* **EXERCISE TASK**: Identify, in the records below, every line where the string "rigid" appears, and copy each such line.

* **EXERCISE MATERIAL**:
____
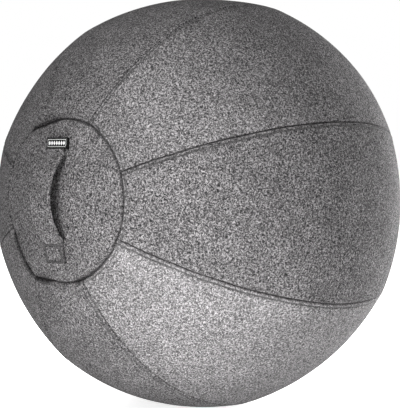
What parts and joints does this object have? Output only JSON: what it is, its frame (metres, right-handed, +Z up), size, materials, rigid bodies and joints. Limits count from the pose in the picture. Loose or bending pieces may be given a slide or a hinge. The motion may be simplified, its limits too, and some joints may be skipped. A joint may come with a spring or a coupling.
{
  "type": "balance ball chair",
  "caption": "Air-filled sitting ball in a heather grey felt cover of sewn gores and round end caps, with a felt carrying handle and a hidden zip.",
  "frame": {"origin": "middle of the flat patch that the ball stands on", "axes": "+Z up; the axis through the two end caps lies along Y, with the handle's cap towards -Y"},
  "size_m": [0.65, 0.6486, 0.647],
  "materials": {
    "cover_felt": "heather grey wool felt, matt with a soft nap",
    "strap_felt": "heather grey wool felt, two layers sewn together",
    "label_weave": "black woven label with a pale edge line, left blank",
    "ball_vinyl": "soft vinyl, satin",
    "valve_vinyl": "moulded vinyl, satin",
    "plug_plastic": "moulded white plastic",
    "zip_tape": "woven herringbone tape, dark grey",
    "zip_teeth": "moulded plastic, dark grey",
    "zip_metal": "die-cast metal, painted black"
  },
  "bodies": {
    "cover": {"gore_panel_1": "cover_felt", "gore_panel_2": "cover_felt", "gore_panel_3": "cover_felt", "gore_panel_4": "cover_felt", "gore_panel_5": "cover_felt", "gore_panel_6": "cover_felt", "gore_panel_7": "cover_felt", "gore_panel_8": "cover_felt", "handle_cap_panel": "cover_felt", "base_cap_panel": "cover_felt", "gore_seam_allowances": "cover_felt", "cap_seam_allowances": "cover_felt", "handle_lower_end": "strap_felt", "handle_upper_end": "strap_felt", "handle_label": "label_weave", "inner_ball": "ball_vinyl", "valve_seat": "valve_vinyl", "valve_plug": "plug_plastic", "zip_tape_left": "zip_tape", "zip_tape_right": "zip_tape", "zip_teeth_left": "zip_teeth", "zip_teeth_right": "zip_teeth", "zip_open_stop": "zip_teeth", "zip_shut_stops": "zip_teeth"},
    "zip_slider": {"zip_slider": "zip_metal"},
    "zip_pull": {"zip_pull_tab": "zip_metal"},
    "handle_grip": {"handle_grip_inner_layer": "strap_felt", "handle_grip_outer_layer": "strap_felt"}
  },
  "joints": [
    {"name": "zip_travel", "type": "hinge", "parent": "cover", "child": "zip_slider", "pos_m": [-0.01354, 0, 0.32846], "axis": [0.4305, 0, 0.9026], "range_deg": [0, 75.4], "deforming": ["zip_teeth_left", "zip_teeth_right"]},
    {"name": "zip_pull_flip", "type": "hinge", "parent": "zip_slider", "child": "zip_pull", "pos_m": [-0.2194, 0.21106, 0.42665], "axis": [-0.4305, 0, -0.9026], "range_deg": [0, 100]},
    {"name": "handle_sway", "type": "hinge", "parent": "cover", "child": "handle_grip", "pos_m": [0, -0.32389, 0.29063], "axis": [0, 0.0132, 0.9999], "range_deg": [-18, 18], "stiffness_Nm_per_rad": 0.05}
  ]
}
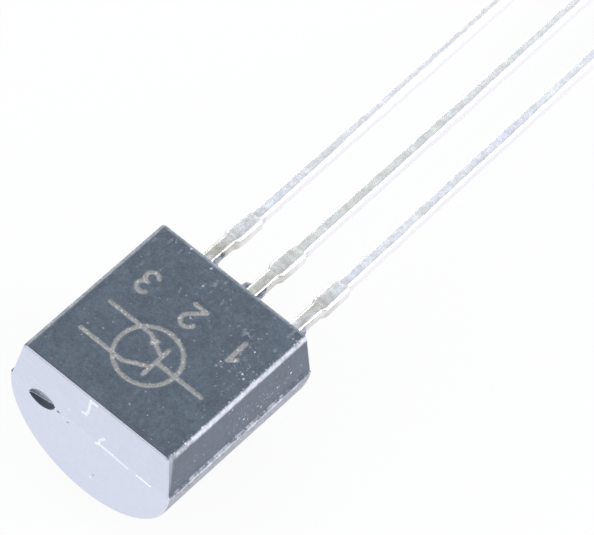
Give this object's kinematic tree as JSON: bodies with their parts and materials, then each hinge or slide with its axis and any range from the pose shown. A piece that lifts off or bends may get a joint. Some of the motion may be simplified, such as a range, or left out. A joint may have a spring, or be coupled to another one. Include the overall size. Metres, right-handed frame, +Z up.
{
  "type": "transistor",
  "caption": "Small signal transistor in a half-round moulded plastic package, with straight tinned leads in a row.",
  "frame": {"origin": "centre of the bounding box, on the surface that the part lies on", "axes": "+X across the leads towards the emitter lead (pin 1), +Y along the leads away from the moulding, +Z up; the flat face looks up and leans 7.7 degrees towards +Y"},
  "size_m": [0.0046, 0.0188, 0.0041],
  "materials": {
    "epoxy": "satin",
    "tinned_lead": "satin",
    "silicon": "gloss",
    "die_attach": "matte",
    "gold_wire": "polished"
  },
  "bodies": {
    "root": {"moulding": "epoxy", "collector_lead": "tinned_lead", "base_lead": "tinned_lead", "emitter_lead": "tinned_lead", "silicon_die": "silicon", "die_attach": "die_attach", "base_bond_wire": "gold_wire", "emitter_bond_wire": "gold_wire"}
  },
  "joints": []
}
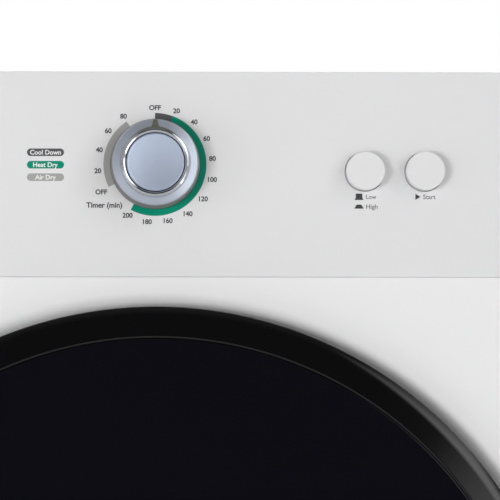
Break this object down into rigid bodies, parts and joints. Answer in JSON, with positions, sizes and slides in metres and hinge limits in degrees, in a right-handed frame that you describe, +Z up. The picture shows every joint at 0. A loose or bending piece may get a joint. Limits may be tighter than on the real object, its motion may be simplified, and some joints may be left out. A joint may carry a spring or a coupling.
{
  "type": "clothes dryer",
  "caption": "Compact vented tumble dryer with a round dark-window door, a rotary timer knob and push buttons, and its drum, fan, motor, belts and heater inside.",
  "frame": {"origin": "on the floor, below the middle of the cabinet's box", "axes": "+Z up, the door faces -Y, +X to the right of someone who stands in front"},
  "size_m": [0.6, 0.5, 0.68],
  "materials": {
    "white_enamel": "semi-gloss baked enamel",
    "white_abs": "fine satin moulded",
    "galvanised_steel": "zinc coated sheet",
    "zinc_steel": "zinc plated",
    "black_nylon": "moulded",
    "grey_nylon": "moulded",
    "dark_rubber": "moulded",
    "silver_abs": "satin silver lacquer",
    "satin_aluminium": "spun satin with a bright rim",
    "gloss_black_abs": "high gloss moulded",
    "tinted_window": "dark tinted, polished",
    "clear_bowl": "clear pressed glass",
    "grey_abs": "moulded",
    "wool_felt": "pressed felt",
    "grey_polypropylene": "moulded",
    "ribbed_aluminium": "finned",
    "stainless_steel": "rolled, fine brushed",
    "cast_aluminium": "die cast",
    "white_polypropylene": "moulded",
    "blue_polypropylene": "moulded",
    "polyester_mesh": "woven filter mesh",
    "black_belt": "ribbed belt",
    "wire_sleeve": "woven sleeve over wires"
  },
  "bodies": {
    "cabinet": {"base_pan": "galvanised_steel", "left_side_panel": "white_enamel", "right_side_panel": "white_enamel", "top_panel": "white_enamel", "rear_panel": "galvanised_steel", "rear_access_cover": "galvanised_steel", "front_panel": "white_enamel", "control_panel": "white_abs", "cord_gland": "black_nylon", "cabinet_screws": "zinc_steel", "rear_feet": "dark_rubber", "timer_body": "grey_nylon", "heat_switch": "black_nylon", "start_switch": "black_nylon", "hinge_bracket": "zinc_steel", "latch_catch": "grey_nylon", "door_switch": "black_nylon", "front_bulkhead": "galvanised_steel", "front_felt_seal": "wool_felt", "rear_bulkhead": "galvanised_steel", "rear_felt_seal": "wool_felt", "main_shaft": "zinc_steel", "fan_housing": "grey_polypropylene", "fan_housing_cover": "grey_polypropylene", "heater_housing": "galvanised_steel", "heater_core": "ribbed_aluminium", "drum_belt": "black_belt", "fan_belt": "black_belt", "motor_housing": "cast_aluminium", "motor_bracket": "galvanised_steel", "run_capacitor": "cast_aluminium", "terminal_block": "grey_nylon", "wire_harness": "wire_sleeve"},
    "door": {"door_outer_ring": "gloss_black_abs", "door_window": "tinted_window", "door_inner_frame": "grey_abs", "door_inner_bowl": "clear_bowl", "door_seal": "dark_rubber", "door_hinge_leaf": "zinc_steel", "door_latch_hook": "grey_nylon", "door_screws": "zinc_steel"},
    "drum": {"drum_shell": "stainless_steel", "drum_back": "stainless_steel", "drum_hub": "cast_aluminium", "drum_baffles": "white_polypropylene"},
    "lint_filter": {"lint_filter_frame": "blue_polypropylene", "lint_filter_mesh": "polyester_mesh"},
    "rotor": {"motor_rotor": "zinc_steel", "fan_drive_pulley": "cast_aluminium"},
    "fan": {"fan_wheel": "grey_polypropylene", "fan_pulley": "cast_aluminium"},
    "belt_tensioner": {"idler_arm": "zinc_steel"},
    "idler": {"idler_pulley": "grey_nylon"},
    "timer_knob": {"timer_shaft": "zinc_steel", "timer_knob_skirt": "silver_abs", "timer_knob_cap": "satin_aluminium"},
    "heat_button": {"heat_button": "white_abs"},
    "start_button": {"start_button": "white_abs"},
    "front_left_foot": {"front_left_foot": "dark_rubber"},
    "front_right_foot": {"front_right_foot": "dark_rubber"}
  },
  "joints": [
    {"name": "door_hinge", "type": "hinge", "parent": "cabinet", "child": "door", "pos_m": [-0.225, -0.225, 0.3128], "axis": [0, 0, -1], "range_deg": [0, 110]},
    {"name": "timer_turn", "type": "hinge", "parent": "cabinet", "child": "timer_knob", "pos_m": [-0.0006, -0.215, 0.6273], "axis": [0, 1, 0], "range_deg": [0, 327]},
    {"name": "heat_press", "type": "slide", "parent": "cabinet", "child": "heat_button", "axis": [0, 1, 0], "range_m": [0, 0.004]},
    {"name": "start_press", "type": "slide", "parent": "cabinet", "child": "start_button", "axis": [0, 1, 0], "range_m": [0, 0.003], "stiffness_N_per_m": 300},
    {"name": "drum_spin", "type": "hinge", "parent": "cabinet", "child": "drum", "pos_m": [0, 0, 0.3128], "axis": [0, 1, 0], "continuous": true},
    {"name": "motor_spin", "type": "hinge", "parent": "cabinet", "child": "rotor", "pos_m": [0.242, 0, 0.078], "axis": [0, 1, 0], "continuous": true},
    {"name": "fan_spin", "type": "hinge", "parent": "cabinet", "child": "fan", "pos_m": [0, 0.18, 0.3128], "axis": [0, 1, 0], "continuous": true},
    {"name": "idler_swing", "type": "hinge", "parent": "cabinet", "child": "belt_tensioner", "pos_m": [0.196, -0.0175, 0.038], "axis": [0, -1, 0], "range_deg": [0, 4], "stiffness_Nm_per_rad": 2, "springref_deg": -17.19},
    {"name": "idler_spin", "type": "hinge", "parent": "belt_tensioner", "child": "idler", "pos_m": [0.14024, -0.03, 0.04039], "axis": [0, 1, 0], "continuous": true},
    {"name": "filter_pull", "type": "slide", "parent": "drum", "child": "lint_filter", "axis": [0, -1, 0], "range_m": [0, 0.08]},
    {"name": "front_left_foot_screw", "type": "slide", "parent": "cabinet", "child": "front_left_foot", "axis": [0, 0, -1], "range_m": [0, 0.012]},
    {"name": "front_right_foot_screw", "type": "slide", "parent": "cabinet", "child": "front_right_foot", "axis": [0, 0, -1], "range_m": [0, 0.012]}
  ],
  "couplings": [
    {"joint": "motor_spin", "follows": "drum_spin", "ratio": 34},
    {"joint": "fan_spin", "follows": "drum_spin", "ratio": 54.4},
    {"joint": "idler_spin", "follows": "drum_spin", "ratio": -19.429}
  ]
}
____
* **WRITTEN ANSWER**:
What parts and joints does this object have? Output only JSON: what it is, its frame (metres, right-handed, +Z up), size, materials, rigid bodies and joints. Limits count from the pose in the picture. Loose or bending pieces may be given a slide or a hinge. The motion may be simplified, its limits too, and some joints may be skipped. A joint may come with a spring or a coupling.
Break this object down into rigid bodies, parts and joints. Answer in JSON, with positions, sizes and slides in metres and hinge limits in degrees, in a right-handed frame that you describe, +Z up. The picture shows every joint at 0. A loose or bending piece may get a joint. Limits may be tighter than on the real object, its motion may be simplified, and some joints may be left out. A joint may carry a spring or a coupling.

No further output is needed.